Possible resolution:

  1. I search the error message python setup.py egg_info did not run successfully in New Bing, it give me the solution as below ( not work ):
!pip install --upgrade pip
!pip install --upgrade setuptools
!pip install d2l==1.0.0-beta0
  1. I tried to search in Google with ‘python setup.py egg_info did not run successfully’, first StackOverflow give me the sulution as below ( not work ):
!pip install Cmake
  1. I tried to use verbose to lookup the detail with command !python -m pip install d2l==1.0.0-beta0 -vvv, the output as below:

Please help me

1 Like

Hi,

I am using colab to run the code. What I did is I changed the original command to this “!pip install d2l==1.0.0a0”. This version of d2l works for me, you can also try some other versions.

May I ask a (maybe trivial) question?

What is the difference of the code self.net.apply(d2l.init_cnn) in the definition of VGG, and the code model.apply_init([next(iter(data.get_dataloader(True)))[0]], d2l.init_cnn) in the training part?

The authors only use the first one in some cases (Section 8.1.2.3 for AlexNet), and only use the second one in some others (Section 7.6.2 for LeNet).

I thought that they were the same. However, both codes are used in this section, which proves that I was wrong.

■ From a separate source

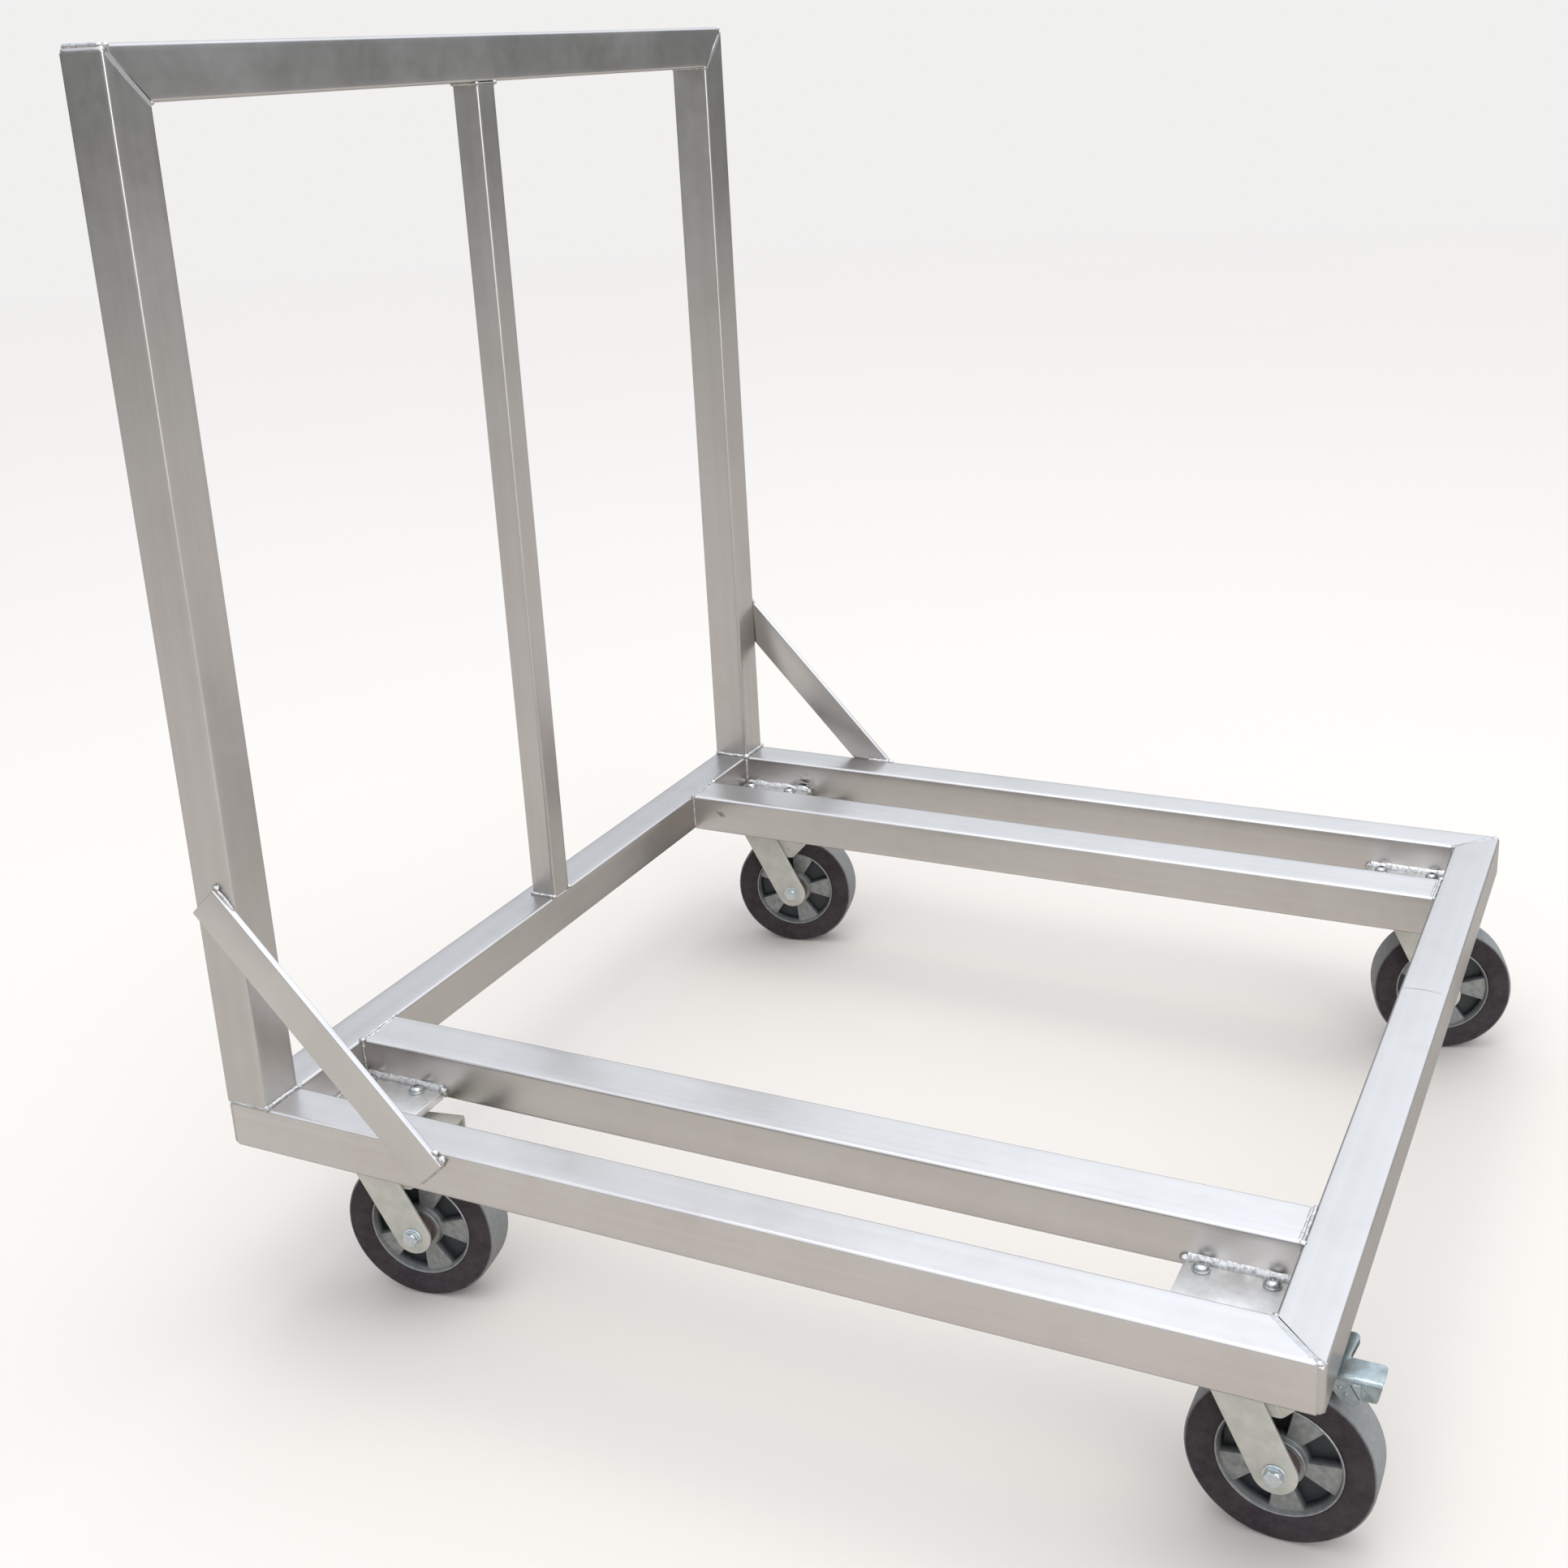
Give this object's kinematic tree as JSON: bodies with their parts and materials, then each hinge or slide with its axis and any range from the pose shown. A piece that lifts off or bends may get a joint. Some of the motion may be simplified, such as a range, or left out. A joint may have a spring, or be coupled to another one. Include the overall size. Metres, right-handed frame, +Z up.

My solutions to the exs: 8.2

1 Like

with lazy objects in torch, one has to pass data through them first so that they can figure out the missing information such as the shape of the inputs. these are computed from the activations of the previous layers.

because not all information is present right after the lazy objects are created, the shape of the parameters is not always known.

when you call model.apply, the parameters are expected to have been created. with lazy objects, this call will fail. so one has to pass some dummy data through the system. you can do this by either calling layer_summary method and then calling the apply or do both in one step by calling apply_init.